*** Supplied material ***

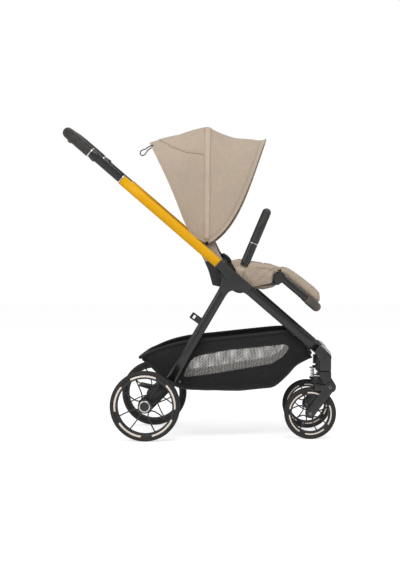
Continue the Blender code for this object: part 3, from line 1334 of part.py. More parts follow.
def basket_floor(x):
    """Height of the basket's floor line at x, from its rear lip to its front lip."""
    stations = ((-1.0725, -0.287), (-0.9983, -0.306), (-0.7926, -0.346), (-0.5734, -0.3885),
                (-0.2395, -0.3925), (0.0344, -0.3945), (0.2911, -0.3865), (0.5133, -0.3730),
                (0.6009, -0.3455), (0.7042, -0.309), (0.8732, -0.285))
    x -= HUB.x
    stations = [(basket_x(share), z) for share, z in stations]
    for (xa, za), (xb, zb) in zip(stations, stations[1:]):
        if x <= xb:
            return HUB.z + za + (zb - za) * max(0.0, (x - xa) / (xb - xa))
    return HUB.z + stations[-1][1]


def basket():
    """Open basket: walls from the rim down to a floor that rises to both lips."""
    rim = rim_line()
    form = bmesh.new()
    rows = []
    for i, middle in enumerate(rim):
        run = (rim[min(i + 1, len(rim) - 1)] - rim[max(i - 1, 0)]).normalized()
        p = middle + Vector((run.z, 0, -run.x)).normalized() * (BASKET_RIM_RADIUS + RUNNING_GAP)
        depth = max(0.004, p.z - basket_floor(p.x))
        row = []
        for side in (-1, 1):
            column = []
            for share in (0, 0.35, 0.72, 0.93, 1.0):
                draw = 1 - 0.10 * share ** 2 - (0.05 if share > 0.9 else 0) - (0.10 if share == 1 else 0)
                column.append((p.x, side * abs(p.y) * draw, p.z - depth * share))
            row.append(column if side < 0 else list(reversed(column)))
        line = row[0] + [(p.x, 0, p.z - depth)] + row[1]
        rows.append([form.verts.new(q) for q in line])
    for a, b in zip(rows, rows[1:]):
        for j in range(len(a) - 1):
            form.faces.new((a[j], a[j + 1], b[j + 1], b[j]))
    for row in (rows[0], rows[-1]):
        form.faces.new(row)
    bmesh.ops.recalc_face_normals(form, faces=form.faces)
    data = bpy.data.meshes.new("basket")
    form.to_mesh(data)
    form.free()
    made = link(data, "basket", NET)
    wall = made.modifiers.new("wall", "SOLIDIFY")
    wall.thickness = BASKET_WALL
    wall.offset = 0
    return smooth(as_mesh(made), 50)


def basket_rim():
    """Rim rod of the basket, with the stud on each side that fastens it to the front leg."""
    line = rim_line()
    points = line + [Vector((p.x, -p.y, p.z)) for p in reversed(line)]
    made = tube("basket_rim", points, BASKET_RIM_RADIUS, NET, 1, closed=True)
    end = leg_inner_face(STUD.dot(FRONT_DIRECTION) + STUD_RADIUS) - SEAT_GAP
    for _, sign in SIDES:
        made = join(made, rod("stud", STUD_RADIUS, sign * (HALF_BASKET - STUD_INSET), sign * end,
                              HUB.x + STUD.x, HUB.z + STUD.z, 10))
    made.name = "basket_rim"
    return smooth(made)


def chassis():
    for side, sign in SIDES:
        hub(side, sign)
        front_leg(side, sign)
        front_elbow(side, sign)
        elbow_reflector(side, sign)
        seat_socket(side, sign)
    front_cross_bar()
    leg_parts = [rear_leg(side, sign) for side, sign in SIDES]
    leg_parts += [axle_housing(side, sign) for side, sign in SIDES]
    leg_parts += [rear_cross_tube(), fold_latch()]
    carry("leg_fold_axis", LEG_PIVOT, *leg_parts)
    carry("brake_axis", CROSS_TUBE_AT, brake_pedal())


def wheels():
    for side, sign in SIDES:
        carry(f"rear_wheel_axis_{side}", REAR_AXLE + Vector((0, sign * HALF_REAR, 0)),
              *rear_wheel(side, sign))
        carry(f"swivel_axis_{side}", Vector((SWIVEL_X, sign * HALF_FRONT, SEAM_Z)), fork_crown(side, sign))
        carry(f"suspension_axis_{side}", ARM_PIVOT + Vector((0, sign * HALF_FRONT, 0)),
              swing_arm(side, sign), suspension_spring(side, sign))
        carry(f"front_wheel_axis_{side}", FRONT_AXLE + Vector((0, sign * HALF_FRONT, 0)),
              *front_wheel(side, sign))


def handle():
    lower = [make(side, sign) for side, sign in SIDES for make in (handle_tube, tube_collar)]
    carry("handle_fold_axis", HANDLE_PIVOT, *lower)
    upper = [inner_tube(side, sign) for side, sign in SIDES] + [handle_grip()]
    carry("handle_extend_axis", COLLAR_AT, *upper)
    carry("handle_button_axis", CROSSBAR_AT, handle_button())


def seat():
    seat_frame()
    seat_pad()
    harness_buckle()
    carry("bumper_axis", BUMPER_RING, bumper_bar())
    carry("footrest_axis", FOOT_PIVOT, footrest_frame(), footrest_sleeve(), calf_pad())
    straps = [shoulder_strap(side, sign) for side, sign in SIDES]
    carry("recline_axis", RECLINE_PIVOT, backrest_shell(), backrest_pad(), *straps)
    canopy()


chassis()
wheels()
handle()
seat()
basket()
basket_rim()
settle()
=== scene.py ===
import json
import math

import bmesh
import bpy
import numpy as np
from mathutils import Matrix, Vector


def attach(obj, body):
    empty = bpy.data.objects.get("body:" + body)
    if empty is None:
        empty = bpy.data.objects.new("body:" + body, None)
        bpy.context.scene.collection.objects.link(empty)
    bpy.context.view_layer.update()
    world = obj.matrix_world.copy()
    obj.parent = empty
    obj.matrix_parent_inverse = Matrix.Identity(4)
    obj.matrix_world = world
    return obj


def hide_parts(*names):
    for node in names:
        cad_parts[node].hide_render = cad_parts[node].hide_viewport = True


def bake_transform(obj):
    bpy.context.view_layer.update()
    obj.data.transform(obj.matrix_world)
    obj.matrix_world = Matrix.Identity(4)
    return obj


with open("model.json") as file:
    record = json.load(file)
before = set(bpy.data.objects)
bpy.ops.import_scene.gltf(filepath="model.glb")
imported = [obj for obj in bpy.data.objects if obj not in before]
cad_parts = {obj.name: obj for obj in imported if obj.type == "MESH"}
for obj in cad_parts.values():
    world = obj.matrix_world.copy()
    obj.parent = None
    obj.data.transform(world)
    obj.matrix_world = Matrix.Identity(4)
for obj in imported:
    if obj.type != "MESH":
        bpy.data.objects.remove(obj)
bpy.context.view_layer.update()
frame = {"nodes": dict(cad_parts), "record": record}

nodes = frame["nodes"]
print("frame loaded:", len(nodes), "nodes")

# places that the source gives, in metres
hubAt = np.array([0.1155, 0, 0.5645])
pivots = {"handle": (0.0822, 0.5933), "leg": (0.0902, 0.5214), "arm": (0.4517, 0.1802),
          "recline": (0.0600, 0.5425), "knee": (0.2758, 0.5570)}
sides = (("right", -1), ("left", 1))
yHat = np.array([0.0, 1.0, 0.0])


def ray(degrees):
    # unit direction in the side plane, turned up from straight ahead
    a = math.radians(degrees)
    return np.array([math.cos(a), 0, math.sin(a)])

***

## The request
Give again, word for word, only the lines running from the line with "upper = [inner_tube(side, sign)" through the line with "record = json.load(file)"; include both of those lines.

## Solution for this problem
    upper = [inner_tube(side, sign) for side, sign in SIDES] + [handle_grip()]
    carry("handle_extend_axis", COLLAR_AT, *upper)
    carry("handle_button_axis", CROSSBAR_AT, handle_button())


def seat():
    seat_frame()
    seat_pad()
    harness_buckle()
    carry("bumper_axis", BUMPER_RING, bumper_bar())
    carry("footrest_axis", FOOT_PIVOT, footrest_frame(), footrest_sleeve(), calf_pad())
    straps = [shoulder_strap(side, sign) for side, sign in SIDES]
    carry("recline_axis", RECLINE_PIVOT, backrest_shell(), backrest_pad(), *straps)
    canopy()


chassis()
wheels()
handle()
seat()
basket()
basket_rim()
settle()
=== scene.py ===
import json
import math

import bmesh
import bpy
import numpy as np
from mathutils import Matrix, Vector


def attach(obj, body):
    empty = bpy.data.objects.get("body:" + body)
    if empty is None:
        empty = bpy.data.objects.new("body:" + body, None)
        bpy.context.scene.collection.objects.link(empty)
    bpy.context.view_layer.update()
    world = obj.matrix_world.copy()
    obj.parent = empty
    obj.matrix_parent_inverse = Matrix.Identity(4)
    obj.matrix_world = world
    return obj


def hide_parts(*names):
    for node in names:
        cad_parts[node].hide_render = cad_parts[node].hide_viewport = True


def bake_transform(obj):
    bpy.context.view_layer.update()
    obj.data.transform(obj.matrix_world)
    obj.matrix_world = Matrix.Identity(4)
    return obj


with open("model.json") as file:
    record = json.load(file)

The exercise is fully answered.